Sembra un’operazione di soccorso come tante altre effettuate dalla marina italiana ma i soccorritori sanno che la realtà è un’altra e il loro cuore è stretto in una morsa mentre accolgono a bordo quelle duecentosettantasette anime, quei bambini, quegli uomini, donne e anziani che continuano a domandar loro informazioni e rassicurazioni. C’è Shara, nigeriana, tiene in braccio il suo bambino di due anni; sua sorella Fatima, incinta a diciassette anni, si accarezza la pancia. Nessuno dei due bambini, né quello che è sul barcone né quello che sta per nascere, ha un padre certo. Sono figli degli stupratori libici, dei carnefici che per due anni hanno sfruttato e violentato le due ragazze, ma quel passato ormai è alle spalle, “Ce l’abbiamo fatta, abbiamo raggiunto l’Europa” dice piangendo Shara a suo figlio e guarda il marinaio italiano vicino a loro cercando conferma nei suoi occhi.
La morsa sul cuore del marinaio si stringe ulteriormente “Tranquilli, vi portiamo in Italia” mente, ma all’alba l’imbroglio è evidente davanti alle luci del porto di Tripoli, i cartelli in arabo, i soldati in attesa sulla banchina. Dopo tutto quello che hanno passato li hanno riportati al punto di partenza, raccolti, rifocillati ed illusi prima di restituirli alle grinfie dei loro carcerieri. Iniziano le proteste, le suppliche. Ora le persone migranti chiamano gli italiani fratelli. “fratelli, perché ci fate questo? Perchè dopo averci salvato ci riportate all’inferno?” Oluwa, un gigante d’uomo, è in ginocchio davanti al marinaio italiano spezzato tra dovere e morale. Anche Fatima supplica, indicando la creatura che porta in grembo “Lo capite che questo bambino è figlio di quei carnefici libici che mi hanno violentata per mesi, e che mi violenteranno ancora non appena mi farete sbarcare?”. Gli occhi del marinaio si riempono di lacrime mentre maledice i suoi ordini, misura con il metro del Patrio Dovere lo spessore della sua colpa perché sotto quella divisa militare c’è un uomo, un padre e un marito che non riesce più a distinguere il limite, il confine: dove tracciare la linea tra dovere e morale? Come fare a rimanere umani in queste circostanze?
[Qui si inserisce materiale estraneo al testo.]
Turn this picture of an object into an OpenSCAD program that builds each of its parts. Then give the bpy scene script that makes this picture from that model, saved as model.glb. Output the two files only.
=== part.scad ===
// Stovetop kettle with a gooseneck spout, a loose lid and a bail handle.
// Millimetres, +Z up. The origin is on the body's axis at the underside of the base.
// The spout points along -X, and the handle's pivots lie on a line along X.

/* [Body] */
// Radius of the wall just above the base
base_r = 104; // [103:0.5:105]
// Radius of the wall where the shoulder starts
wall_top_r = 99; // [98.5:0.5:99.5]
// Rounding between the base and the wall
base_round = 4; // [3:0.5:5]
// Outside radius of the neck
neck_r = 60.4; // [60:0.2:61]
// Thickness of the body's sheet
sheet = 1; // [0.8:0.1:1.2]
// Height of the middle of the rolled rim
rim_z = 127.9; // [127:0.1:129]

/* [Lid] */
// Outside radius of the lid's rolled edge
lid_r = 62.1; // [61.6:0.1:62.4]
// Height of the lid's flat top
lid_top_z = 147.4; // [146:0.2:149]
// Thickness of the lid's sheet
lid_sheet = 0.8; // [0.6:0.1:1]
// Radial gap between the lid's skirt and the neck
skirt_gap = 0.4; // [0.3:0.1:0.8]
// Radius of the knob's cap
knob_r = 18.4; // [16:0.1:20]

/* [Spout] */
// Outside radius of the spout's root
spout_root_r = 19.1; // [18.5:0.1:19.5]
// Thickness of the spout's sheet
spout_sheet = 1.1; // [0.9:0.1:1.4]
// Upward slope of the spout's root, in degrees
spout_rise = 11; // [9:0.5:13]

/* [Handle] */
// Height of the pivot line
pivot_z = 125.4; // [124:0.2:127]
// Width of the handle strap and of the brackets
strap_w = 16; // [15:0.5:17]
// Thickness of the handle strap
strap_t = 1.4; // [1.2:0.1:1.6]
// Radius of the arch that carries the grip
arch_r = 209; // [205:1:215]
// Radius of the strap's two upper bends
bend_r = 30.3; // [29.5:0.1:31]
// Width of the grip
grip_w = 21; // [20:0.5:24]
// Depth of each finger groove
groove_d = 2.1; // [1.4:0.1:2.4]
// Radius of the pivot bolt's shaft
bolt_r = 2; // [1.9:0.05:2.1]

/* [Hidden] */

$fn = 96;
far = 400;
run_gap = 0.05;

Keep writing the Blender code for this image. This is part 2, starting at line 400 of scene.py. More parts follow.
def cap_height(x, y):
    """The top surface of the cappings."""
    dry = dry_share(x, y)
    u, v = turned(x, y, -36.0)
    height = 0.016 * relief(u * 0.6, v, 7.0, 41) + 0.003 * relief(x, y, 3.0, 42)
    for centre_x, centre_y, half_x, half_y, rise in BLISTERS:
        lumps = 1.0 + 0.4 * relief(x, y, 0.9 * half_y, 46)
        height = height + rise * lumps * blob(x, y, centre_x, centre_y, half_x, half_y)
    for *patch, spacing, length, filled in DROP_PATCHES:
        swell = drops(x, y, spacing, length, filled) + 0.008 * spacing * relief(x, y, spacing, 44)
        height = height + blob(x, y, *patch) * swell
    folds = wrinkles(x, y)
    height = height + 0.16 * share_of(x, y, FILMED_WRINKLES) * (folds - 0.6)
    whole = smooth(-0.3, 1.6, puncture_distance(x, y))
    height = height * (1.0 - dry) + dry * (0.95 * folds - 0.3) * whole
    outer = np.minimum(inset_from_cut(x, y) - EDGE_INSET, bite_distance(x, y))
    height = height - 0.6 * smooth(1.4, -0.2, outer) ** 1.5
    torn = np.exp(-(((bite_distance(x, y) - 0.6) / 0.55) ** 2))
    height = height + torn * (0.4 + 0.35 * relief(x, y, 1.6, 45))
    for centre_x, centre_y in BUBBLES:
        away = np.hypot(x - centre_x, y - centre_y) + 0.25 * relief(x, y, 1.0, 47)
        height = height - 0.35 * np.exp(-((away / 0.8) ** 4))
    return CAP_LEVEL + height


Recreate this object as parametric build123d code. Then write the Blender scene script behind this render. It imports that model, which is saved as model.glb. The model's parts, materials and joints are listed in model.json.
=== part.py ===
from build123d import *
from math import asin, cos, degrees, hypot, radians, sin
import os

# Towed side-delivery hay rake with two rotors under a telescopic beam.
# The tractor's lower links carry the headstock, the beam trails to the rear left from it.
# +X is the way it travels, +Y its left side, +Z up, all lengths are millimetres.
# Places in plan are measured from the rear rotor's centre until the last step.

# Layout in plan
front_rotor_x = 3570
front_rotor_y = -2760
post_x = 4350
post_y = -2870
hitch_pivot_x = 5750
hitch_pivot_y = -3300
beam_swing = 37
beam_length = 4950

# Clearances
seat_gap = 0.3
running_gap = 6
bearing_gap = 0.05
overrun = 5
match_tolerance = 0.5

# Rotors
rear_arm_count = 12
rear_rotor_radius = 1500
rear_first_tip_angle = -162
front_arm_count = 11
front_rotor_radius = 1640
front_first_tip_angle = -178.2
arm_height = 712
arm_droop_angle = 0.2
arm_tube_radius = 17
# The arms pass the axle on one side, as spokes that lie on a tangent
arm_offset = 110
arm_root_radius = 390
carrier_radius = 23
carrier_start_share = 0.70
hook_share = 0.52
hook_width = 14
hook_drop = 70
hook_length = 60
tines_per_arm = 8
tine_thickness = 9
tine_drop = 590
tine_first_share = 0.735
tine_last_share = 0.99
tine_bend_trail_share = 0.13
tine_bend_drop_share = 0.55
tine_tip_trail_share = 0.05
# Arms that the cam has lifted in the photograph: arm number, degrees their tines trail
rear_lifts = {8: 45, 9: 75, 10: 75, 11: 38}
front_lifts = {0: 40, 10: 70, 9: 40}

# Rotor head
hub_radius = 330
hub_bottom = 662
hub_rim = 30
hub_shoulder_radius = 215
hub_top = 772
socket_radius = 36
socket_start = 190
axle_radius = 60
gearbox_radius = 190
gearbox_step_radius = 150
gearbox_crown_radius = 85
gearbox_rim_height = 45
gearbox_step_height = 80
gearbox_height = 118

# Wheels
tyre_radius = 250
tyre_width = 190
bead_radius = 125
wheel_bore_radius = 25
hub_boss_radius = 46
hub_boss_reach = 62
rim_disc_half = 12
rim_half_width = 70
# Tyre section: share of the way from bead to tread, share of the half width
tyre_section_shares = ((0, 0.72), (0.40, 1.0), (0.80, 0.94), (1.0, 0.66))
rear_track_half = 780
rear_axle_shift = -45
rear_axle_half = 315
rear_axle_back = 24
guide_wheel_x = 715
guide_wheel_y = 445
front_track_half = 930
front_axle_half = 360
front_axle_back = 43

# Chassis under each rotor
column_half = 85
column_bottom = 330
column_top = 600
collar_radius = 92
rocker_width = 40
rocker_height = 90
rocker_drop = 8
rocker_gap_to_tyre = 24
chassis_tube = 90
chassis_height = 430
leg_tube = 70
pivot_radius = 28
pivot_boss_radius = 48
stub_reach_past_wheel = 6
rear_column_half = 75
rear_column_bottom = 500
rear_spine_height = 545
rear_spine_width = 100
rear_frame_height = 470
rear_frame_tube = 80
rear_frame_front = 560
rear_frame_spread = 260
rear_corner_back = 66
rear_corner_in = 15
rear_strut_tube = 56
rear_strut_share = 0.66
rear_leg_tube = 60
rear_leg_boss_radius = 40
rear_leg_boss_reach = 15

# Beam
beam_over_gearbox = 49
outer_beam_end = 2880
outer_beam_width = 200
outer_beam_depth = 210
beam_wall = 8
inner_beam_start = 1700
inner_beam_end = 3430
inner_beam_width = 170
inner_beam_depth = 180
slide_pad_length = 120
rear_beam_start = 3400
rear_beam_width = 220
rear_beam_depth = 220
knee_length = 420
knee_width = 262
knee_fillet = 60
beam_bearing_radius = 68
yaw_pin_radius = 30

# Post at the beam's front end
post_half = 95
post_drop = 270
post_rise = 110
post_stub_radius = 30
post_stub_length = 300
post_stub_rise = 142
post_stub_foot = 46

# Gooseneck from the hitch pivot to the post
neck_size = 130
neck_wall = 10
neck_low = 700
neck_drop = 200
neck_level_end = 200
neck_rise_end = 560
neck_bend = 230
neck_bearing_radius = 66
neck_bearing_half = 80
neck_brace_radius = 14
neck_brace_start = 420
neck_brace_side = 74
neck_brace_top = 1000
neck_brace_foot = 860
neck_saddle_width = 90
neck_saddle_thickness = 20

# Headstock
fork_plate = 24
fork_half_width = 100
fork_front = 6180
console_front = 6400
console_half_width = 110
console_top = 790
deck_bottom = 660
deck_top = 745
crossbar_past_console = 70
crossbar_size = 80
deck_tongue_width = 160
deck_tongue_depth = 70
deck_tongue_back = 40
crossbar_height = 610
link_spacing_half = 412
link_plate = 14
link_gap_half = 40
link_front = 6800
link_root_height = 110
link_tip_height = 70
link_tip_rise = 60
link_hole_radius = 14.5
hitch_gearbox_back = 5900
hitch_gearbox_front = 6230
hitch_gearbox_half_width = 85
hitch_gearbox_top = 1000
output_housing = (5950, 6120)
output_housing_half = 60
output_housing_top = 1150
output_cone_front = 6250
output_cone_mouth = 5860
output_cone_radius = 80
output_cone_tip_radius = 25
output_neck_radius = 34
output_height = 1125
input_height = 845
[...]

Nessuno Stato contraente espellerà o respingerà, in qualsiasi modo, un rifugiato verso i confini di territori in cui la sua vita o la sua libertà sarebbero minacciate a motivo della sua razza, della sua religione, della sua cittadinanza, della sua appartenenza a un gruppo sociale o delle sue opinioni politiche
Convenzione di Ginevra - articolo 33
“Mi vergogno e non ci dormo la notte” racconta il militare “Lì a bordo c’erano una quarantina di donne, molte incinte, molte con bambini piccolissimi e io che li avevo salvati li ho dovuti riportare indietro. […]”.
Quest’uomo ha eseguito un ordine pur non ritenendolo giusto, noi avremmo davvero fatto diversamente nelle stesse circostanze? Magari contestando l’ordine ai nostri superiori sulla base della Convenzione di Ginevra?
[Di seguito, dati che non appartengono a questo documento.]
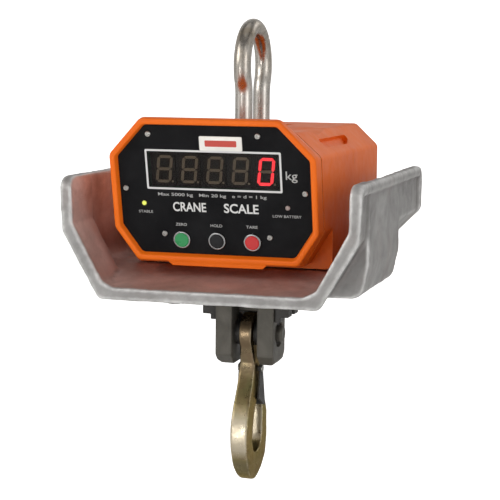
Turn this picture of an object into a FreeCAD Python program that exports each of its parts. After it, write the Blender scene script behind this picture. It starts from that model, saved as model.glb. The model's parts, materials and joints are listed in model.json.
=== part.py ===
"""Crane scale: a tension load cell between a top shackle and a bottom clevis with a latched eye hook,
inside a cast eight-sided housing that stands in a thick cast heat shield.

Millimetres, +Z up, the display faces -Y. The origin is the seat inside the top of the shackle bow, on the
load line. The functions below measure from the shackle pin, and main() lowers each piece by SEAT_Z.
"""

import FreeCAD, Part

import math
import os

V = FreeCAD.Vector

# Running and seating gaps
RUN_GAP = 0.08
SEAT_GAP = 0.3

# Display panel: its plane leans forward at the top
PANEL_TILT = 12.8
PANEL_Y = -146.7
PANEL_Z = -20.0
FRAME_PROUD = 6.6
FRAME_DEEP = 18.0
RIM_WIDTH = 7.6
FASCIA_T = 2.4
DISPLAY_W = 147.5
DISPLAY_H = 43.4
DISPLAY_S = -1.2
DIGIT_PITCH = 28.0
DIGIT_COUNT = 5
BUTTON_PITCH = 39.2
BUTTON_S = -78.5
BUTTON_TRAVEL = 2.5
CAP_R = 7.8
RING_R = 9.6
LAMP_X = 79.3
LAMP_S = -39.0
WINDOW_X = DISPLAY_W / 2 - 1.2
WINDOW_S = DISPLAY_H / 2 - 1.2
BOARD_N = -12.4
SWITCH_N = -9.2
BUTTONS = {"green_button": -BUTTON_PITCH, "black_button": 0.0, "red_button": BUTTON_PITCH}
FASCIA_SCREWS = [(-98.7, -22.8), (98.7, -22.8), (-58.4, -72.5), (58.4, -72.5), (-69.5, 37.5), (50.5, 37.5)]
FRAME_SCREWS = [(96.0, 17.0), (101.0, -42.0), (72.0, -90.0)]

# Housing barrel
HALF_W = 113.0
TOP_Z = 20.5
SHOULDER_Z = -5.0
TOP_HALF_W = 86.0
FRONT_BOTTOM_Z = -124.0
BOTTOM_Z = -129.0
BACK_Y = 154.0
STEP_Y = -75.0
WALL = 4.0
WELL_X = 28.0
WELL_Y = 78.0
WELL_FLOOR = -32.0
FRONT_SECTION = [(TOP_HALF_W, TOP_Z), (HALF_W, SHOULDER_Z), (HALF_W, -84.0), (89.0, FRONT_BOTTOM_Z)]
SQUARE_SECTION = [(TOP_HALF_W, TOP_Z), (HALF_W, SHOULDER_Z), (HALF_W, BOTTOM_Z)]
BACK_SECTION = [(TOP_HALF_W, TOP_Z), (HALF_W, SHOULDER_Z), (HALF_W, BOTTOM_Z + 16), (HALF_W - 16, BOTTOM_Z)]
BACK_SECTION_Y = 45.0
SECTION_R = 8.0
GASKET_T = 1.5
COVER_T = 4.0
SHELL_END = BACK_Y - GASKET_T - COVER_T
REAR_SCREWS = [(101.0, -20.0), (101.0, -98.0), (70.0, -121.0)]
BOSS_R = 8.5
DOOR_X = 58.0
DOOR_LOW = -112.0
DOOR_HIGH = -46.0
HINGE_Z = DOOR_LOW - 5.0
HINGE_Y = BACK_Y + 4.2
SOCKET_X = 86.0
SOCKET_Z = -40.0

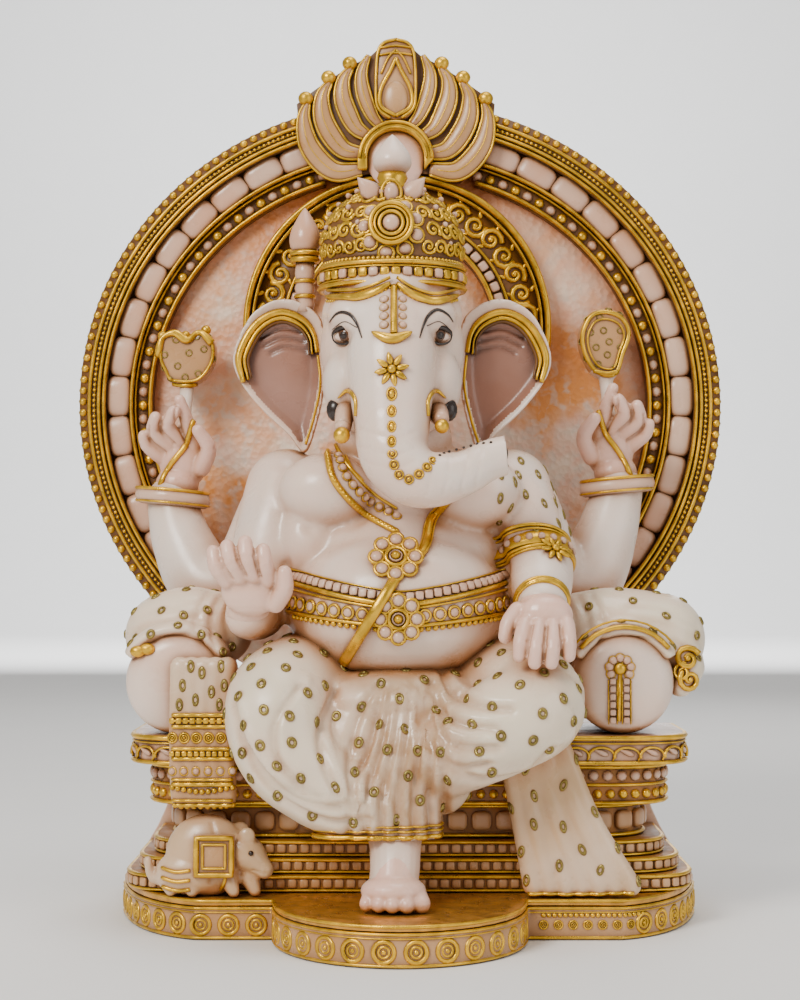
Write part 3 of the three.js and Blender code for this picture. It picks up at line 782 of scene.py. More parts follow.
def skirt(points, spacing):
    """An even route round a plan outline that runs from left to right past the front, facing outwards."""
    even = evenly(points, spacing)
    route = []
    for i, point in enumerate(even):
        along = even[min(i + 1, len(even) - 1)] - even[max(i - 1, 0)]
        route.append((point, along.cross(UP).normalized()))
    return route


def plinth_route(z, out=0, spacing=3, node="base_plinth"):
    """A route round the plinth's two wings and its lobe."""
    low, high = box_mm(node)
    left, right, back = low.x - out, high.x + out, high.y
    front = box_mm("base_plinth")[0].y + LOBE_REACH - out
    at = lambda x, y: vec(x, y, z)
    run = PLINTH_CORNER_RUN + out
    points = [at(left, back)]
    points += bend(at(left, PLINTH_CORNER_Y), at(left + 14, front + 20), at(left + run, front))
    half = LOBE_HALF_WIDTH + out
    for k in range(25):
        turn = pi + pi * k / 24
        points.append(at(half * cos(turn), front + LOBE_REACH * sin(turn)))
    points += bend(at(right - run, front), at(right - 14, front + 20), at(right, PLINTH_CORNER_Y))
    points.append(at(right, back))
    return skirt(points, spacing)


def course_route(node, z, spacing=4):
    """A route round the front of one of the throne's courses."""
    low, high = box_mm(node)
    at = lambda x, y: vec(x, y, z)
    left, right, front = low.x, high.x, low.y
    points = [at(left, high.y)]
    points += bend(at(left, front + THRONE_CORNER), at(left, front), at(left + THRONE_CORNER, front))
    points += bend(at(right - THRONE_CORNER, front), at(right, front), at(right, front + THRONE_CORNER))
    points.append(at(right, high.y))
    return skirt(points, spacing)


def oval_point(inset, angle, y):
    turn = radians(angle)
    swell = 1 - OVAL_TAPER * sin(turn)
    return vec(
        (OVAL_HALF_WIDTH * swell - inset) * cos(turn), y,
        OVAL_Z + (OVAL_HALF_HEIGHT * swell - inset) * sin(turn)
    )


def oval_route(inset, y, side, spacing=4, start=ARM_START, end=ARM_END):
    """A route down one arm of the halo, from the crest to the bolster."""
    steps = 90
    angles = [start + (end - start) * k / steps for k in range(steps + 1)]
    if side == "right":
        angles = [180 - angle for angle in angles]
    points = evenly([oval_point(inset, angle, y) for angle in angles], spacing)
    return [(point, FRONT) for point in points]


def glory_route(radius, y, spacing=4, start=-22, end=202):
    points = []
    for k in range(91):
        turn = radians(start + (end - start) * k / 90)
        points.append(vec(GLORY_X + radius * cos(turn), y, GLORY_Z + radius * sin(turn)))
    return [(point, FRONT) for point in evenly(points, spacing)]


def strap(bm, route, half_width, half_height):
    """A flat band along a route."""
    frames = []
    for i, (point, normal) in enumerate(route):
        along = (route[min(i + 1, len(route) - 1)][0] - route[max(i - 1, 0)][0]).normalized()
        side = along.cross(normal).normalized()
        wide, high = side * half_width, side.cross(along) * half_height
        frames.append(axes_matrix(point, wide + high, high - wide, along))
    loft(bm, frames, 4)


# ---- plinth and throne


def make_plinth(context):
    sizes = context.scene.idol_sizes
    low, high = box_mm("base_plinth")
    body = node_copy("base_plinth", 1.6)
    body.normal_update()
    for vert in body.verts:
        vert.co -= vec(vert.normal.x, vert.normal.y, 0).normalized() * 1.3
    finish_piece(body, "plinth_body", "white_marble", "lotus", "base_plinth", crisp=True)
    ledge = node_copy("plinth_ledge", 0.8)
    finish_piece(ledge, "plinth_floor", "gilding", "stage_gold", "plinth_ledge", crisp=True)

    bm = bmesh.new()
    inner = -1.8
    for z, width in ((high.z - 1.2, 1.1), (high.z - 3.6, 0.6), (1.6, 1.2)):
        wire(bm, plinth_route(z, inner), width, 1.5)
    wire(bm, plinth_route(PLINTH_TOP - 1, -1.6, node="plinth_ledge"), 1.2, 1.4)
    big = sizes.rosette / MM
    route = plinth_route(high.z * 0.46, -1.5, 1.5)
    lobe = [
        stop
        for stop in route
        if abs(stop[0].x) < LOBE_HALF_WIDTH - 1 and stop[0].y < low.y + LOBE_REACH - 6
    ]
    string(bm, lobe, 19, big * 0.94, "rosette", 3)
    for sign in (-1, 1):
        edge = LOBE_HALF_WIDTH + 8
        wing = [stop for stop in route if stop[0].x * sign > edge and stop[0].y < high.y - 10]
        if sign > 0:
            small = [stop for stop in wing if stop[0].x < 152 and stop[0].y < -30]
            string(bm, small, 8.6, 3.2, "rosette", 3)
            rope = [(point + UP * 6, way) for point, way in small]
            string(bm, rope, 3.4, 1.7, "bead", 1.6)
            wing = [stop for stop in wing if stop not in small]
        string(bm, wing, 17.4, big * 0.88, "rosette", 3)
    gild(bm, "plinth_gilding")


class IDOL_OT_plinth(bpy.types.Operator):
    """Carve the lobed plinth with its rosette frieze and gilded ledge"""

    bl_idname = "idol.plinth"
    bl_label = "Plinth"

    def execute(self, context):
        make_plinth(context)
        return {"FINISHED"}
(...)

Qua non si cerca di assegnare una colpa, le responsabilità ci sono e pesano su tanti paesi e tante persone; è però necessario definire cosa significhi restare fedeli alla propria morale all’interno di una gerarchia rigida come quella delle autorità. Davvero bisogna sempre eseguire gli ordini gerarchici? Durante crisi umanitarie come queste il territorio tra morale e dovere si sfoca, si complica, si riempie di burocrazia ed in questo marasma è facile perdere di vista valori fondamentali come i diritti umani. Il problema è che se ce ne dimentichiamo in situazioni come queste, se eseguiamo gli ordini, delle persone muoiono o vengono torturate; si tratta di quelle scelte difficili, capitate innumerevoli volte nella storia, in cui entrambe le opzioni sembrano sbagliate e l’ago della bilancia è rappresentato solo dalla nostra morale.